→ Dataset extract:
• • • •
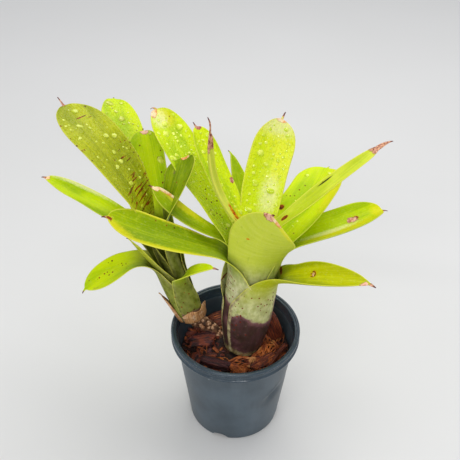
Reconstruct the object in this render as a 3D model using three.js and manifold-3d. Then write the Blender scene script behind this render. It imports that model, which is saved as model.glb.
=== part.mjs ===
// A potted tank bromeliad: a main rosette of strap leaves and one leaning offset
// on a short runner, in a round nursery pot of bark chips.
// Millimetres, +Z up, origin at the centre of the pot's underside.
import * as THREE from "three";
import Module from "manifold-3d";
import { mergeVertices } from "three/addons/utils/BufferGeometryUtils.js";

const wasm = await Module();
wasm.setup();

const { degToRad, smoothstep, clamp, lerp } = THREE.MathUtils;

// ---- driving dimensions ------------------------------------------------------
const GAP = 0.3; // clearance between neighbouring pieces

const POT_HEIGHT = 112;
const RIM_RADIUS = 60;
const WALL_TOP_RADIUS = 55; // outside, just under the rim band
const POT_BASE_RADIUS = 44;
const POT_CORNER_RADIUS = 3;
const RIM_BAND = 10.5; // height of the rolled rim
const WALL = 1.6;
const FLOOR = 2.2;
const DRAIN_COUNT = 4;
const DRAIN_FIRST_ANGLE = -108; // degrees, seen from above
const DRAIN_RADIUS = 8;
const DRAIN_FLATTEN = 0.75; // the arches are lower than half circles
const POT_SIDES = 48;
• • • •
→ Exercise details:
Your output must be the lines of the material above, from the first through the line that contains "wasm.setup();", copied exactly. Include both endpoints and nothing else.

→ Task answer:
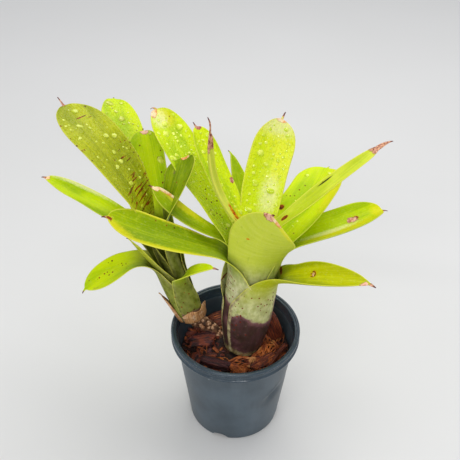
Reconstruct the object in this render as a 3D model using three.js and manifold-3d. Then write the Blender scene script behind this render. It imports that model, which is saved as model.glb.
=== part.mjs ===
// A potted tank bromeliad: a main rosette of strap leaves and one leaning offset
// on a short runner, in a round nursery pot of bark chips.
// Millimetres, +Z up, origin at the centre of the pot's underside.
import * as THREE from "three";
import Module from "manifold-3d";
import { mergeVertices } from "three/addons/utils/BufferGeometryUtils.js";

const wasm = await Module();
wasm.setup();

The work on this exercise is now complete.